Sex, Lies, and Videotape (1989)
STARRING Andie MacDowell's bloated FUPA and invading gums. In which Steven Soderbergh confuses long shots, eye-roll-inducing stilted dialogue, hilariously acrobatic and unappealing sex-scenes (featuring, no kidding, a potted plant), and WHIPLASH character development with beautiful enlightenment and touching humanity.

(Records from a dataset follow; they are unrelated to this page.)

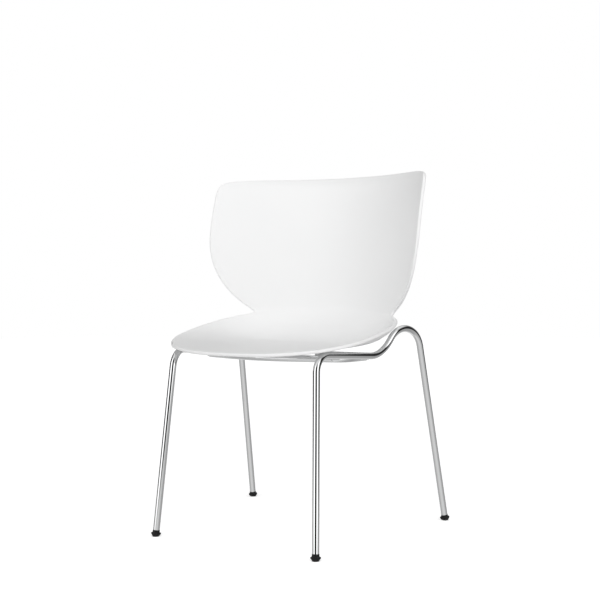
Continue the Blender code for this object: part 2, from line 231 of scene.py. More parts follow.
class Tree:
    """A node tree of a material or the world, emptied and ready to be filled."""

    def __init__(self, owner):
        owner.use_nodes = True
        self.nodes = owner.node_tree.nodes
        self.links = owner.node_tree.links
        self.nodes.clear()

    def node(self, kind, settings=None, inputs=None, stops=None):
        """A node with its settings made first, then its ramp's stops, then its sockets."""
        node = self.nodes.new(kind)
        for name, value in (settings or {}).items():
            setattr(node, name, value)
        if stops:
            ramp = node.color_ramp.elements
            while len(ramp) < len(stops):
                ramp.new(1)
            for stop, (place, level) in zip(ramp, stops):
                stop.position = place
                stop.color = (level, level, level, 1)
        for name, value in (inputs or {}).items():
            socket = node.inputs[name]
            if isinstance(value, Wire):
                self.links.new(value.socket, socket)
            else:
                socket.default_value = value
        return Wire(self, node.outputs[0]) if node.outputs else node

    def place(self):
        """The point on the surface, in the object's own coordinates."""
        return self.node("ShaderNodeTexCoord")["Object"]

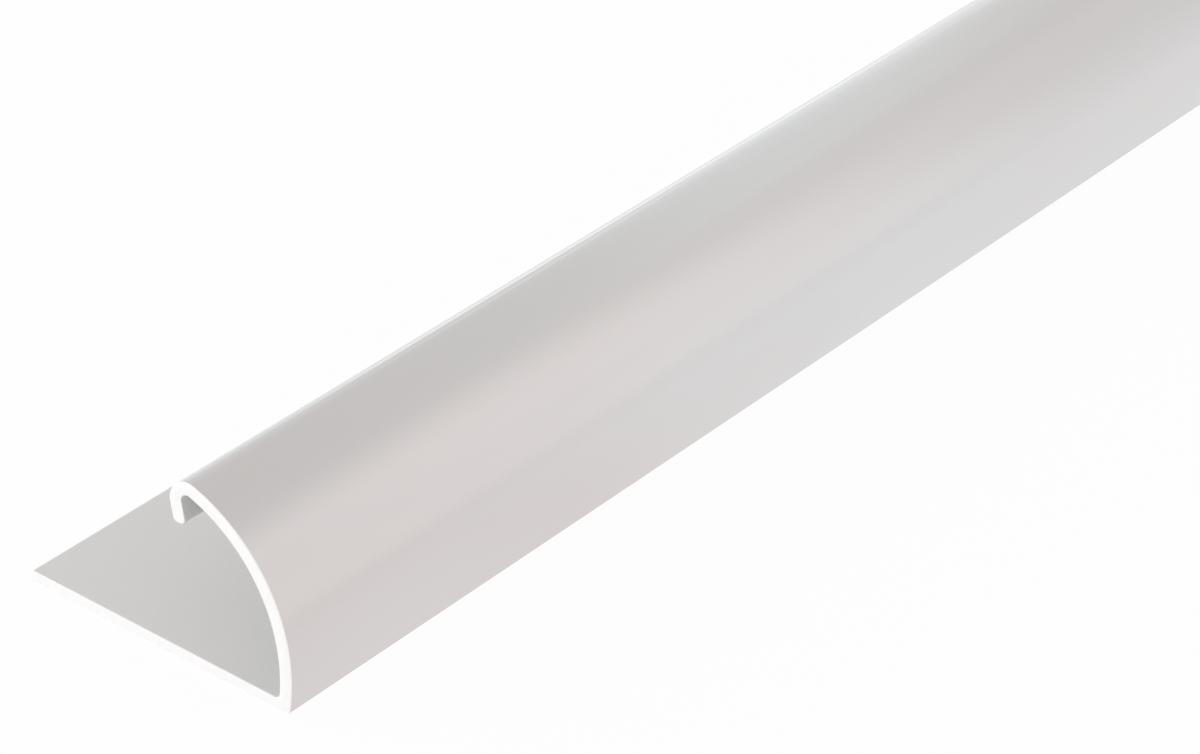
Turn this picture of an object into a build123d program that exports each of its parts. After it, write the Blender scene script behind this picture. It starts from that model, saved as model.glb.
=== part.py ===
from build123d import *
import math
import os

# Stop profile: one length of extruded aluminium edge trim, the same section from end to end.
# A flat leg lies on the ground and takes the floor or wall covering, and a quarter-round face
# rises from its front edge. The face ends at the top in a small rolled edge, and a short lip
# turns back down from there into the hollow under the face.
# All sizes are millimetres. The origin is on the underside of the leg, midway between its two
# long edges and at the middle of the length: +X points from the leg's free edge to the face,
# +Y runs along the length and +Z is up.

# Stock
LENGTH = 1000.0

# Leg
LEG_WIDTH = 24.0
LEG_THICKNESS = 0.85

# Quarter-round face: its outer radius is struck from a centre level with the underside, and the
# sweep is how far round it goes, in degrees, before the rolled edge takes over
FACE_RADIUS = 15.0
FACE_SWEEP = 74.0
FACE_WALL = 1.05

# Rolled top edge, and the lip that turns down from it: the lean is in degrees from upright, and
# the depth is how far the lip's tip hangs below the crest
ROLL_INNER_RADIUS = 0.5
LIP_LEAN = 21.0
LIP_DEPTH = 3.55

# Small radii that the die leaves on the corners of the section
TOE_RADIUS = 0.2
ROOT_RADIUS = 0.3
LIP_TIP_RADIUS = 0.4
LEG_EDGE_RADIUS = 0.2
LARGEST_SHARE_OF_WALL = 0.42


def point_at(centre, radius, angle):
    """The point at a radius and an angle in degrees from a centre, in the plane of the section."""
    turn = math.radians(angle)
    return centre + Vector(math.cos(turn), math.sin(turn)) * radius


def soft_edge(radius, wall):
    """An edge radius, kept small enough for the wall that it rounds."""
    return min(radius, LARGEST_SHARE_OF_WALL * wall)


def round_corner(face, corner, radius):
    """The section with the corner of its outline nearest to a point rounded."""
    nearest = min(face.vertices(), key=lambda vertex: (Vector(vertex) - corner).length)
    return fillet(nearest, radius)


def section():
    """The closed section, X across and Y up, with its origin under the middle of the leg."""
    toe = Vector(LEG_WIDTH / 2, 0)
    leg_edge = Vector(-LEG_WIDTH / 2, 0)
    leg_edge_top = leg_edge + Vector(0, LEG_THICKNESS)

    # The face starts upright at the toe, and its inside comes down on the leg at the root.
    face_centre = toe - Vector(FACE_RADIUS, 0)
    face_inner_radius = FACE_RADIUS - FACE_WALL
    root_angle = math.degrees(math.asin(LEG_THICKNESS / face_inner_radius))
    root = point_at(face_centre, face_inner_radius, root_angle)

    # The roll carries the same wall on round, and touches both sides of the face without a step.
    roll_radius = ROLL_INNER_RADIUS + FACE_WALL
    roll_centre = point_at(face_centre, FACE_RADIUS - roll_radius, FACE_SWEEP)
    roll_end = 180 + LIP_LEAN
    roll_sweep = roll_end - FACE_SWEEP

    # The lip runs straight on from the roll and is cut level at its tip.
    lip_top_outer = point_at(roll_centre, roll_radius, roll_end)
    lip_top_inner = point_at(roll_centre, ROLL_INNER_RADIUS, roll_end)
    tip_height = roll_centre.Y + roll_radius - LIP_DEPTH
    lip_slope = math.tan(math.radians(LIP_LEAN))
    tip_outer = Vector(lip_top_outer.X + (lip_top_outer.Y - tip_height) * lip_slope, tip_height)
    tip_inner = Vector(lip_top_inner.X + (lip_top_inner.Y - tip_height) * lip_slope, tip_height)

    outline = [
        Line(leg_edge, toe),
        CenterArc(face_centre, FACE_RADIUS, 0, FACE_SWEEP),
        CenterArc(roll_centre, roll_radius, FACE_SWEEP, roll_sweep),
        Line(lip_top_outer, tip_outer),
        Line(tip_outer, tip_inner),
        Line(tip_inner, lip_top_inner),
        CenterArc(roll_centre, ROLL_INNER_RADIUS, FACE_SWEEP, roll_sweep),
        CenterArc(face_centre, face_inner_radius, root_angle, FACE_SWEEP - root_angle),
        Line(root, leg_edge_top),
        Line(leg_edge_top, leg_edge),
    ]
    face = make_face(outline)

    face = round_corner(face, toe, soft_edge(TOE_RADIUS, LEG_THICKNESS))
    face = round_corner(face, root, ROOT_RADIUS)
    for tip_corner in (tip_outer, tip_inner):
        face = round_corner(face, tip_corner, soft_edge(LIP_TIP_RADIUS, FACE_WALL))
    for leg_corner in (leg_edge, leg_edge_top):
        face = round_corner(face, leg_corner, soft_edge(LEG_EDGE_RADIUS, LEG_THICKNESS))
    return face


def stop_profile():
    """The section stood upright and extruded both ways from the middle of the length."""
    return extrude(Plane.XZ * section(), LENGTH / 2, both=True)


os.makedirs("parts", exist_ok=True)
export_step(stop_profile(), "parts/stop_profile.step")
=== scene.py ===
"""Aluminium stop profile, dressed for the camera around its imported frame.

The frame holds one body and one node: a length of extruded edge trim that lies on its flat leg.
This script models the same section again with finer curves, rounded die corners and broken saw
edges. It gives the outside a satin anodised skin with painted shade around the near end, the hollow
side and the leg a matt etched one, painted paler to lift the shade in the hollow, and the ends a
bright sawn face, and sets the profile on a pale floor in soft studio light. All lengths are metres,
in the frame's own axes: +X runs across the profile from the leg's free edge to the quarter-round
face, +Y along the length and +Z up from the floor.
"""

from __future__ import annotations

import logging
import math
from collections.abc import Callable
from dataclasses import dataclass, field
from enum import Enum
from functools import cached_property
from typing import ClassVar

import bmesh
import bpy
from mathutils import Matrix, Vector

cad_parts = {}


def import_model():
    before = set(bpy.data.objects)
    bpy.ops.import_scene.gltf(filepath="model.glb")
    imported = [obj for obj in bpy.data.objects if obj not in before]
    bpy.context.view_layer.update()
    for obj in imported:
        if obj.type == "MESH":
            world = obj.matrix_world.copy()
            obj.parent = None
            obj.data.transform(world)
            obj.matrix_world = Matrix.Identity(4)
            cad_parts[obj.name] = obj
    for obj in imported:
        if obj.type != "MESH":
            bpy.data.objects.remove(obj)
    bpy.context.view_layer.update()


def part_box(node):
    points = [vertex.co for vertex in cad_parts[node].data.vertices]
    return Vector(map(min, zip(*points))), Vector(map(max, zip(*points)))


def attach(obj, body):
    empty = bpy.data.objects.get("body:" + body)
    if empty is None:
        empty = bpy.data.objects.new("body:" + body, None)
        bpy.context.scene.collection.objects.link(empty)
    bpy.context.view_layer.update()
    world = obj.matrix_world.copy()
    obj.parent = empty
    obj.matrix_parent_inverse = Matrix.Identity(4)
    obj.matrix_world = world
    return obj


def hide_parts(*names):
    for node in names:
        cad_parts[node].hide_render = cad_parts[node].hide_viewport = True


LOG = logging.getLogger("stop_profile")

Colour = tuple[float, float, float]
Socket = bpy.types.NodeSocket

MM = 0.001
# Places of the mesh that are nearer together than this are one and the same.
TOLERANCE = 0.002 * MM
# The shape of a bevel that makes it a circular round.
ROUND_PROFILE = 0.5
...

Spent most of the two hours thinking that, by god (A) FROM ONE TO SEXY, THIS MOVIE IS A DOUBLE-BAGGER. WHY IS SEX EVEN IN THE TITLE. UGH, NO MORE CLOSE UPS ON JAMES SPADER'S LEIF-GARRET STYLE MULLET. ANDIE MACDOWELL, ARE YOU PREGNANT? NO. DON'T WEAR THAT. I'M SERIOUS. (B) Wh-why did she do that? What does that even mean? (C) It has to get better. I'll just stay for five more minutes. (D) That's. It. What.
EMERGENCY!; Mark Brown
Doctors and nurses in emergency rooms around the United States phone in their greatest hits. A word of advice: don't quit your day job, honey. None of the contributors have exactly been honing their narrative skill and it shows. Lots of gushing, sanguine B-grade melodrama. Lots of overly pleased arch-irony, with enough wink-wink, see-I-subtly-did-there nudging going on. The sole redeeming factor? The stories. Skip the ones about the gruesome emotional trauma of losing a child and go straight for the anecdotes about sex, drugs, and rock and roll. Lurid and loving it.